• DO THIS
Up to and including the line with "round its axis.", reproduce the listing below exactly, beginning at its first line.

• DATA
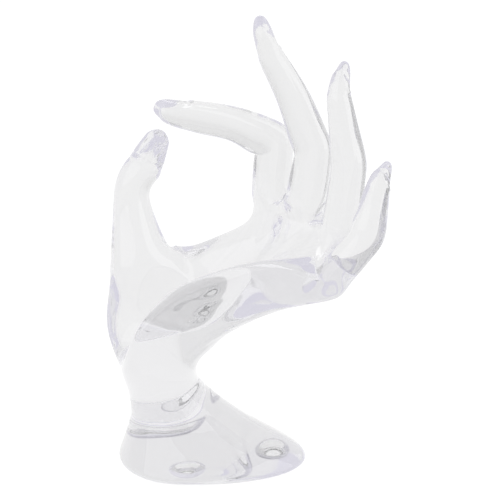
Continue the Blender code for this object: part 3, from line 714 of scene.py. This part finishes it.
def make_bumper(name, place, material):
    """A turned dome: radius f + (1 - f) sin t and height d (1 - cos t) carried round its axis.

    It is flat where it stands, and its straight rim goes on into the foot above the dome.
    """
    bend = np.linspace(0, math.pi / 2, 9)
    rim_r, rim_z = BUMPER_RIM
    dome_r = BUMPER_FLAT + (1 - BUMPER_FLAT) * np.sin(bend)
    r = np.concatenate([[BUMPER_INNER, BUMPER_FLAT], dome_r, rim_r])
    z = np.concatenate([[0, 0], BUMPER_DOME * (1 - np.cos(bend)), rim_z]) * (LIFT + BOND)
    turn = np.linspace(0, 2 * math.pi, BUMPER_SIDES, endpoint=False)
    rings = r[:, None, None] * BUMPER_RADIUS * np.stack([np.cos(turn), np.sin(turn)], 1)
    height = np.broadcast_to(z[:, None, None], (len(r), len(turn), 1))
    points = np.concatenate([rings + place, height], 2).reshape(-1, 3)
    grid = np.arange(len(points)).reshape(len(r), -1)
    low, high = grid[:-1], grid[1:]
    quads = np.stack([low, np.roll(low, -1, 1), np.roll(high, -1, 1), high], 2).reshape(-1, 4)
    caps = [grid[0, ::-1].tolist(), grid[-1].tolist()]
    mesh = bpy.data.meshes.new(name)
    mesh.from_pydata(points, [], quads.tolist() + caps)
    return finished(name, mesh, points, material)


# Materials

WHITE = (1.0, 1.0, 1.0, 1.0)

# The two finishes: the mould's ripple, the haze of handling, how much light bends on its way in,
# the tone of the faces it passes, the colour left by what is soaked up inside and how fast that
# goes, and the shade that lamps cast through it.
CLEAR_HAND = {
    "ripple": 0.06,
    "haze": 0.03,
    "ior": 1.49,
    "faces": (0.775, 0.775, 0.775, 1),
    "soak": (0.91, 0.9, 0.965, 1),
    "density": 5.5,
    "shade": (0.92, 0.92, 0.92, 1),
}
SOFT_BUMPER = {
    "ripple": 0.03,
    "haze": 0.3,
    "ior": 1.47,
    "faces": WHITE,
    "soak": (0.85, 0.85, 0.86, 1),
    "density": 12.0,
    "shade": (0.9, 0.9, 0.9, 1),
}

# A ray ends in pale violet light after this many turns in gloss, or this many in all.
GLOSS_TURNS = 3
ALL_TURNS = 10
ENDING = {"Color": (0.9, 0.89, 0.96, 1), "Strength": 0.9}


def node_group(name, inputs, outputs):
    """An empty shader group with named sockets, and its input and output nodes."""
    group = bpy.data.node_groups.new(name, "ShaderNodeTree")
    for label, kind in inputs:
        group.interface.new_socket(label, in_out="INPUT", socket_type=kind)
    for label, kind in outputs:
        group.interface.new_socket(label, in_out="OUTPUT", socket_type=kind)
    return group, group.nodes.new("NodeGroupInput"), group.nodes.new("NodeGroupOutput")


def add(tree, kind, **settings):
    """A node of this kind with these properties and, by position or name, socket values."""
    node = tree.nodes.new(kind)
    for key, value in settings.pop("values", {}).items():
        node.inputs[key].default_value = value
    for key, value in settings.items():
        setattr(node, key, value)
    return node


def mixed(tree, share, first, second):
    """The first shader where the share is nought, and the second where it is one."""
    mix = add(tree, "ShaderNodeMixShader")
    for socket, source in zip(mix.inputs, (share, first.outputs[0], second.outputs[0])):
        tree.links.new(source, socket)
    return mix


def either(tree, one, other):
    """One where one of two values is one."""
    higher = add(tree, "ShaderNodeMath", operation="MAXIMUM")
    tree.links.new(one, higher.inputs[0])
    tree.links.new(other, higher.inputs[1])
    return higher.outputs[0]


def more_than(tree, count, limit):
    """One where a count is above a limit."""
    above = add(tree, "ShaderNodeMath", operation="GREATER_THAN", values={1: limit + 0.5})
    tree.links.new(count, above.inputs[0])
    return above.outputs[0]


def moulded_surface():
    """Slow ripples that a mould leaves, and the haze that handling leaves in patches."""
    sockets = [("Ripple", "NodeSocketFloat"), ("Haze", "NodeSocketFloat")]
    results = [("Normal", "NodeSocketVector"), ("Roughness", "NodeSocketFloat")]
    group, given, result = node_group("moulded surface", sockets, results)
    link = group.links.new
    place = add(group, "ShaderNodeTexCoord")
    waves = add(group, "ShaderNodeTexNoise", values={"Scale": 55.0, "Detail": 1.5})
    link(place.outputs["Object"], waves.inputs["Vector"])
    bumps = add(group, "ShaderNodeBump", values={"Distance": 0.001})
    link(waves.outputs["Fac"], bumps.inputs["Height"])
    link(given.outputs["Ripple"], bumps.inputs["Strength"])
    link(bumps.outputs["Normal"], result.inputs["Normal"])
    patches = add(group, "ShaderNodeTexNoise", values={"Scale": 38.0, "Detail": 4.0})
    link(place.outputs["Object"], patches.inputs["Vector"])
    spread = add(group, "ShaderNodeMapRange", values={"From Min": 0.5, "From Max": 0.8})
    link(patches.outputs["Fac"], spread.inputs["Value"])
    link(given.outputs["Haze"], spread.inputs["To Max"])
    link(spread.outputs["Result"], result.inputs["Roughness"])
    return group


def clear_plastic(name, surface, finish):
    """See-through plastic that soaks up a little light on its way through.

    A light ray that would stop inside after many turns ends in pale light, and lamps shine
    through to the shelf.
    """
    material = bpy.data.materials.new(name)
    material.use_nodes = True
    tree = material.node_tree
    link = tree.links.new
    shader, output = tree.nodes["Principled BSDF"], tree.nodes["Material Output"]
    shader.inputs["Base Color"].default_value = finish["faces"]
    shader.inputs["Transmission Weight"].default_value = 1.0
    shader.inputs["IOR"].default_value = finish["ior"]
    mould = add(tree, "ShaderNodeGroup", node_tree=surface)
    mould.inputs["Ripple"].default_value = finish["ripple"]
    mould.inputs["Haze"].default_value = finish["haze"]
    link(mould.outputs["Normal"], shader.inputs["Normal"])
    link(mould.outputs["Roughness"], shader.inputs["Roughness"])
    path = add(tree, "ShaderNodeLightPath")
    lit = add(tree, "ShaderNodeBsdfTransparent", values={"Color": finish["shade"]})
    seen = mixed(tree, path.outputs["Is Shadow Ray"], ended_rays(tree, path, shader), lit)
    link(seen.outputs[0], output.inputs["Surface"])
    soaked = {"Color": finish["soak"], "Density": finish["density"]}
    tint = add(tree, "ShaderNodeVolumeAbsorption", values=soaked)
    link(tint.outputs[0], output.inputs["Volume"])
    return material


def ended_rays(tree, path, shader):
    """The shader, or pale light for a ray that has turned too often inside."""
    turned = more_than(tree, path.outputs["Glossy Depth"], GLOSS_TURNS)
    deep = more_than(tree, path.outputs["Ray Depth"], ALL_TURNS)
    pale = add(tree, "ShaderNodeEmission", values=ENDING)
    return mixed(tree, either(tree, turned, deep), shader, pale)


def seen_rays(tree):
    """One for rays of the eye, of gloss and through plastic, nought for those that only light."""
    path = add(tree, "ShaderNodeLightPath")
    gloss = either(tree, path.outputs["Is Camera Ray"], path.outputs["Is Glossy Ray"])
    return either(tree, gloss, path.outputs["Is Transmission Ray"])


def white_shelf():
    """A white shelf that keeps the object's shadow and meets the white room behind it."""
    material = bpy.data.materials.new("white shelf")
    material.use_nodes = True
    tree = material.node_tree
    link = tree.links.new
    shader, output = tree.nodes["Principled BSDF"], tree.nodes["Material Output"]
    shader.inputs["Roughness"].default_value = 0.7
    shader.inputs["Specular IOR Level"].default_value = 0.0
    place = add(tree, "ShaderNodeTexCoord")
    grain = add(tree, "ShaderNodeTexNoise", values={"Scale": 9.0, "Detail": 2.0})
    link(place.outputs["Object"], grain.inputs["Vector"])
    low, high = SHELF_TONES
    tone = add(tree, "ShaderNodeMapRange", values={"To Min": low, "To Max": high})
    link(grain.outputs["Fac"], tone.inputs["Value"])
    link(tone.outputs["Result"], shader.inputs["Base Color"])
    glow = add(tree, "ShaderNodeMapRange", values={"To Max": SHELF_GLOW})
    link(seen_rays(tree), glow.inputs["Value"])
    white = add(tree, "ShaderNodeEmission", values={"Color": WHITE})
    link(glow.outputs["Result"], white.inputs["Strength"])
    both = add(tree, "ShaderNodeAddShader")
    link(shader.outputs[0], both.inputs[0])
    link(white.outputs[0], both.inputs[1])
    link(both.outputs[0], output.inputs["Surface"])
    return material


# Studio

# Half the shelf's width in metres. The shelf's own tone and glow add up to white.
SHELF_HALF = 6.0
SHELF_TONES = (0.24, 0.26)
SHELF_GLOW = 0.82

# How brightly the room lights the shelf, where one is white.
ROOM_LIGHT = 0.75

# Soft boxes: place, width, height and power in watts, and what they are aimed at.
SOFT_BOXES = {
    "left soft box": ((-0.9, -0.75, 0.85), 1.7, 1.7, 6.6),
    "right soft box": ((1.0, -0.35, 0.6), 1.2, 1.4, 5.0),
    "top soft box": ((0.1, 0.1, 1.4), 0.7, 0.7, 4.0),
}
PALM_MIDDLE = (0.0, 0.0, 0.08)

SENSOR = 36.0


def make_shelf():
    """A wide flat square under the object."""
    corners = SHELF_HALF * np.array([[-1, -1, 0], [1, -1, 0], [1, 1, 0], [-1, 1, 0]])
    mesh = bpy.data.meshes.new("shelf")
    mesh.from_pydata(corners, [], [(0, 1, 2, 3)])
    mesh.materials.append(white_shelf())
    shelf = bpy.data.objects.new("shelf", mesh)
    bpy.context.scene.collection.objects.link(shelf)


def make_room():
    """A room that is white to the eye, in gloss and through plastic, and lights a little less."""
    world = bpy.data.worlds.new("studio room")
    bpy.context.scene.world = world
    world.use_nodes = True
    tree = world.node_tree
    tree.nodes.clear()
    light = add(tree, "ShaderNodeBackground", values={"Color": WHITE, "Strength": ROOM_LIGHT})
    white = add(tree, "ShaderNodeBackground", values={"Color": WHITE, "Strength": 1.0})
    room = mixed(tree, seen_rays(tree), light, white)
    output = add(tree, "ShaderNodeOutputWorld")
    tree.links.new(room.outputs[0], output.inputs["Surface"])


def aim(thing, place, target):
    """Puts a lamp or camera at a place, looking at a target, level from side to side."""
    back = Vector(place) - Vector(target)
    back.normalize()
    right = Vector((0, 0, 1)).cross(back).normalized()
    turn = Matrix((right, back.cross(right), back)).transposed().to_4x4()
    thing.matrix_world = Matrix.Translation(place) @ turn


def make_lamps():
    """Soft boxes aimed at the middle of the palm, seen in its gloss but not through the plastic."""
    for name, (place, wide, high, power) in SOFT_BOXES.items():
        lamp = bpy.data.lights.new(name, "AREA")
        lamp.shape = "RECTANGLE"
        lamp.size, lamp.size_y, lamp.energy = wide, high, power
        thing = bpy.data.objects.new(name, lamp)
        bpy.context.scene.collection.objects.link(thing)
        thing.visible_transmission = False
        aim(thing, place, PALM_MIDDLE)


def make_camera():
    """The camera, level from side to side and looking a little down."""
    target = (np.array(LOOK_AT) - (*MIDDLE, 0.0)) * MM
    back = np.array([0, -math.cos(VIEW_UP), math.sin(VIEW_UP)])
    lens = bpy.data.cameras.new("camera")
    lens.sensor_width = SENSOR
    lens.lens = SENSOR * DISTANCE / (PIXEL * PICTURE)
    lens.clip_start, lens.clip_end = 0.05, 60.0
    thing = bpy.data.objects.new("camera", lens)
    bpy.context.scene.collection.objects.link(thing)
    aim(thing, tuple(target + DISTANCE * MM * back), tuple(target))
    bpy.context.scene.camera = thing


def dress():
    """Makes the finished pieces and hangs them on the frame."""
    surface = moulded_surface()
    body = make_body(clear_plastic("clear plastic", surface, CLEAR_HAND))
    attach(body, "root")
    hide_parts("hand", "base")
    soft = clear_plastic("clear bumper", surface, SOFT_BUMPER)
    for name, place in BUMPER_PLACES.items():
        bumper = make_bumper("soft_" + name, place, soft)
        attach(bumper, "root")
        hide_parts(name)


dress()
make_shelf()
make_room()
make_lamps()
make_camera()
bpy.context.scene.view_settings.view_transform = "Standard"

• EXPECTED ANSWER
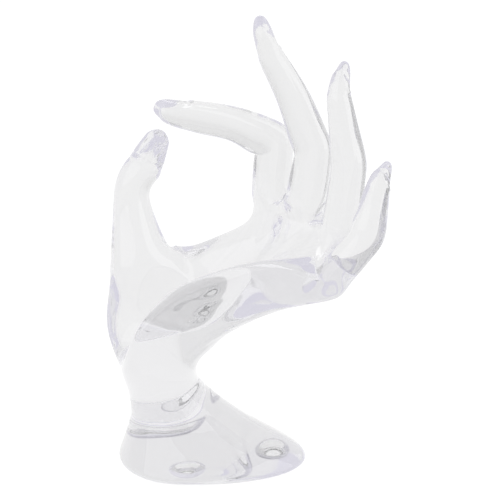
Continue the Blender code for this object: part 3, from line 714 of scene.py. This part finishes it.
def make_bumper(name, place, material):
    """A turned dome: radius f + (1 - f) sin t and height d (1 - cos t) carried round its axis.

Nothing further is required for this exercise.